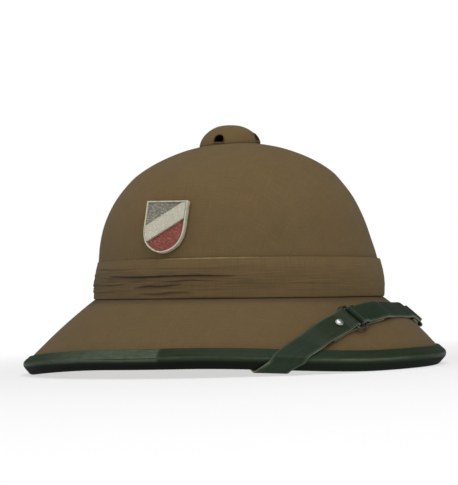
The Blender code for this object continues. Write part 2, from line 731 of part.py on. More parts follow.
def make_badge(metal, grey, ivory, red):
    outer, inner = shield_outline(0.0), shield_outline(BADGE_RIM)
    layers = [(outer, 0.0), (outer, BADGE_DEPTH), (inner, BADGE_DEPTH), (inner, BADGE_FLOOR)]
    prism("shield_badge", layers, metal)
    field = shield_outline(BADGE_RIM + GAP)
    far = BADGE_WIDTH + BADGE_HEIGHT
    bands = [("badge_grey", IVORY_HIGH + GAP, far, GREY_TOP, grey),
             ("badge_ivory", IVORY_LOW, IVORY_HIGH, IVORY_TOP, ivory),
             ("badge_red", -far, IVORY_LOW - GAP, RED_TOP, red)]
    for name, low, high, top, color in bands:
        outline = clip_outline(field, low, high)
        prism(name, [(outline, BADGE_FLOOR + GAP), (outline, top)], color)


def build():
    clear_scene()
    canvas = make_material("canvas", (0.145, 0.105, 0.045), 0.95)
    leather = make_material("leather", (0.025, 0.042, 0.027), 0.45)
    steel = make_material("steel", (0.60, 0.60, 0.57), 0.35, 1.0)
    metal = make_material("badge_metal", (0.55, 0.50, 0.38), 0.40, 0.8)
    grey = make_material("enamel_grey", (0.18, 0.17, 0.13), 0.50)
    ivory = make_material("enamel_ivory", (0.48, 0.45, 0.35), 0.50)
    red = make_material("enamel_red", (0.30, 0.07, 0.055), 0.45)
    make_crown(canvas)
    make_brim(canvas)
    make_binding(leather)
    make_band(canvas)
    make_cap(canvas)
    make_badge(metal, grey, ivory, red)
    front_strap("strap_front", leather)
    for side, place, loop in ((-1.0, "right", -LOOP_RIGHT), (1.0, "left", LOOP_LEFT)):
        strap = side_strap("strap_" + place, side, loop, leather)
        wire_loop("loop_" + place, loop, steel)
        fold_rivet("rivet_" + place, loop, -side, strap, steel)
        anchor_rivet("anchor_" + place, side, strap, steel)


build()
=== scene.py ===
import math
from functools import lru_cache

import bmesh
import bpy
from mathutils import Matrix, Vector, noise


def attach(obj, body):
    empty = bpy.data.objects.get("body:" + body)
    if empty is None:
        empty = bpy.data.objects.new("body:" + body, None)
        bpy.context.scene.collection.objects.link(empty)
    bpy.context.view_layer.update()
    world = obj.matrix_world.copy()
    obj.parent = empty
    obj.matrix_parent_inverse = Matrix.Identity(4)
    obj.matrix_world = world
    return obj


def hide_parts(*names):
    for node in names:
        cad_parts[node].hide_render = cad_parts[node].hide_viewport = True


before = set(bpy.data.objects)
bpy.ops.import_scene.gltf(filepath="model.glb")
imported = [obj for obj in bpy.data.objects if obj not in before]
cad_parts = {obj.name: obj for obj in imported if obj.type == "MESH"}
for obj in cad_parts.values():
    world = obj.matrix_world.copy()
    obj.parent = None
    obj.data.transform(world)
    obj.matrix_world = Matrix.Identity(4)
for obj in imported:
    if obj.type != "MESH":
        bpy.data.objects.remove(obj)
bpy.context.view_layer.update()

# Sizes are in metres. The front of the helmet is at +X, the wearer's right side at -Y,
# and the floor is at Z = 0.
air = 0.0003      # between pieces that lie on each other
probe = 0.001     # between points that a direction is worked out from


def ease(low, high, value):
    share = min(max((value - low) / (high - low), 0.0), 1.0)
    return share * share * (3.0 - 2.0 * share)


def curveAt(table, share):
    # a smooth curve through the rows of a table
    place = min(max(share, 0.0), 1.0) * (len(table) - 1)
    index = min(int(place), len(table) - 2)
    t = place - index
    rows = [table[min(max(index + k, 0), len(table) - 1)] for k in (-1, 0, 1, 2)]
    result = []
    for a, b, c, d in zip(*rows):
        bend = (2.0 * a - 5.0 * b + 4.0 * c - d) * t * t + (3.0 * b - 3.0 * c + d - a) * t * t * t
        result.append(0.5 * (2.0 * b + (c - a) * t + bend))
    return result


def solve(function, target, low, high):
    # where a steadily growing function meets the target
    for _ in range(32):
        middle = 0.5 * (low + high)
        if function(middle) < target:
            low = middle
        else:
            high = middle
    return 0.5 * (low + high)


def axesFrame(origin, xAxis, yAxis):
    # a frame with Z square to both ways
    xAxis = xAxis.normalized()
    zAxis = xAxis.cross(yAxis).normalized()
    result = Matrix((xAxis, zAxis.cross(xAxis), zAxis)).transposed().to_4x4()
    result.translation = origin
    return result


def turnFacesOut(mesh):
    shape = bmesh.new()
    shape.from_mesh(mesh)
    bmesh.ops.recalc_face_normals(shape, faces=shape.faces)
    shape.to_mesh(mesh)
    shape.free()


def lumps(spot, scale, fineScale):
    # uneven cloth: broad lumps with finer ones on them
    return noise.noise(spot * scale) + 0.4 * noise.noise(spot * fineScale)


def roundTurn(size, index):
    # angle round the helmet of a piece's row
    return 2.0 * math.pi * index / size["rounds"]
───
Exercise
Restate the listing above word for word.

Solution to the exercise
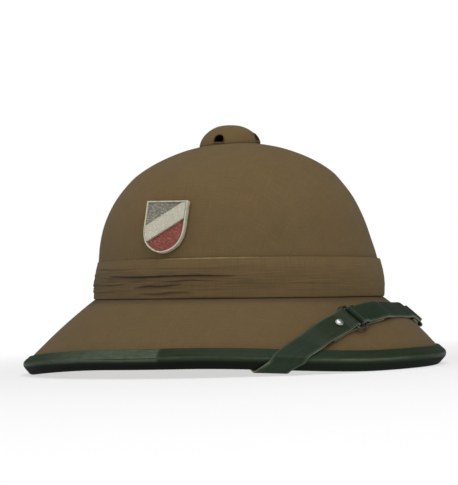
The Blender code for this object continues. Write part 2, from line 731 of part.py on. More parts follow.
def make_badge(metal, grey, ivory, red):
    outer, inner = shield_outline(0.0), shield_outline(BADGE_RIM)
    layers = [(outer, 0.0), (outer, BADGE_DEPTH), (inner, BADGE_DEPTH), (inner, BADGE_FLOOR)]
    prism("shield_badge", layers, metal)
    field = shield_outline(BADGE_RIM + GAP)
    far = BADGE_WIDTH + BADGE_HEIGHT
    bands = [("badge_grey", IVORY_HIGH + GAP, far, GREY_TOP, grey),
             ("badge_ivory", IVORY_LOW, IVORY_HIGH, IVORY_TOP, ivory),
             ("badge_red", -far, IVORY_LOW - GAP, RED_TOP, red)]
    for name, low, high, top, color in bands:
        outline = clip_outline(field, low, high)
        prism(name, [(outline, BADGE_FLOOR + GAP), (outline, top)], color)


def build():
    clear_scene()
    canvas = make_material("canvas", (0.145, 0.105, 0.045), 0.95)
    leather = make_material("leather", (0.025, 0.042, 0.027), 0.45)
    steel = make_material("steel", (0.60, 0.60, 0.57), 0.35, 1.0)
    metal = make_material("badge_metal", (0.55, 0.50, 0.38), 0.40, 0.8)
    grey = make_material("enamel_grey", (0.18, 0.17, 0.13), 0.50)
    ivory = make_material("enamel_ivory", (0.48, 0.45, 0.35), 0.50)
    red = make_material("enamel_red", (0.30, 0.07, 0.055), 0.45)
    make_crown(canvas)
    make_brim(canvas)
    make_binding(leather)
    make_band(canvas)
    make_cap(canvas)
    make_badge(metal, grey, ivory, red)
    front_strap("strap_front", leather)
    for side, place, loop in ((-1.0, "right", -LOOP_RIGHT), (1.0, "left", LOOP_LEFT)):
        strap = side_strap("strap_" + place, side, loop, leather)
        wire_loop("loop_" + place, loop, steel)
        fold_rivet("rivet_" + place, loop, -side, strap, steel)
        anchor_rivet("anchor_" + place, side, strap, steel)


build()
=== scene.py ===
import math
from functools import lru_cache

import bmesh
import bpy
from mathutils import Matrix, Vector, noise


def attach(obj, body):
    empty = bpy.data.objects.get("body:" + body)
    if empty is None:
        empty = bpy.data.objects.new("body:" + body, None)
        bpy.context.scene.collection.objects.link(empty)
    bpy.context.view_layer.update()
    world = obj.matrix_world.copy()
    obj.parent = empty
    obj.matrix_parent_inverse = Matrix.Identity(4)
    obj.matrix_world = world
    return obj


def hide_parts(*names):
    for node in names:
        cad_parts[node].hide_render = cad_parts[node].hide_viewport = True


before = set(bpy.data.objects)
bpy.ops.import_scene.gltf(filepath="model.glb")
imported = [obj for obj in bpy.data.objects if obj not in before]
cad_parts = {obj.name: obj for obj in imported if obj.type == "MESH"}
for obj in cad_parts.values():
    world = obj.matrix_world.copy()
    obj.parent = None
    obj.data.transform(world)
    obj.matrix_world = Matrix.Identity(4)
for obj in imported:
    if obj.type != "MESH":
        bpy.data.objects.remove(obj)
bpy.context.view_layer.update()

# Sizes are in metres. The front of the helmet is at +X, the wearer's right side at -Y,
# and the floor is at Z = 0.
air = 0.0003      # between pieces that lie on each other
probe = 0.001     # between points that a direction is worked out from


def ease(low, high, value):
    share = min(max((value - low) / (high - low), 0.0), 1.0)
    return share * share * (3.0 - 2.0 * share)


def curveAt(table, share):
    # a smooth curve through the rows of a table
    place = min(max(share, 0.0), 1.0) * (len(table) - 1)
    index = min(int(place), len(table) - 2)
    t = place - index
    rows = [table[min(max(index + k, 0), len(table) - 1)] for k in (-1, 0, 1, 2)]
    result = []
    for a, b, c, d in zip(*rows):
        bend = (2.0 * a - 5.0 * b + 4.0 * c - d) * t * t + (3.0 * b - 3.0 * c + d - a) * t * t * t
        result.append(0.5 * (2.0 * b + (c - a) * t + bend))
    return result


def solve(function, target, low, high):
    # where a steadily growing function meets the target
    for _ in range(32):
        middle = 0.5 * (low + high)
        if function(middle) < target:
            low = middle
        else:
            high = middle
    return 0.5 * (low + high)


def axesFrame(origin, xAxis, yAxis):
    # a frame with Z square to both ways
    xAxis = xAxis.normalized()
    zAxis = xAxis.cross(yAxis).normalized()
    result = Matrix((xAxis, zAxis.cross(xAxis), zAxis)).transposed().to_4x4()
    result.translation = origin
    return result


def turnFacesOut(mesh):
    shape = bmesh.new()
    shape.from_mesh(mesh)
    bmesh.ops.recalc_face_normals(shape, faces=shape.faces)
    shape.to_mesh(mesh)
    shape.free()


def lumps(spot, scale, fineScale):
    # uneven cloth: broad lumps with finer ones on them
    return noise.noise(spot * scale) + 0.4 * noise.noise(spot * fineScale)


def roundTurn(size, index):
    # angle round the helmet of a piece's row
    return 2.0 * math.pi * index / size["rounds"]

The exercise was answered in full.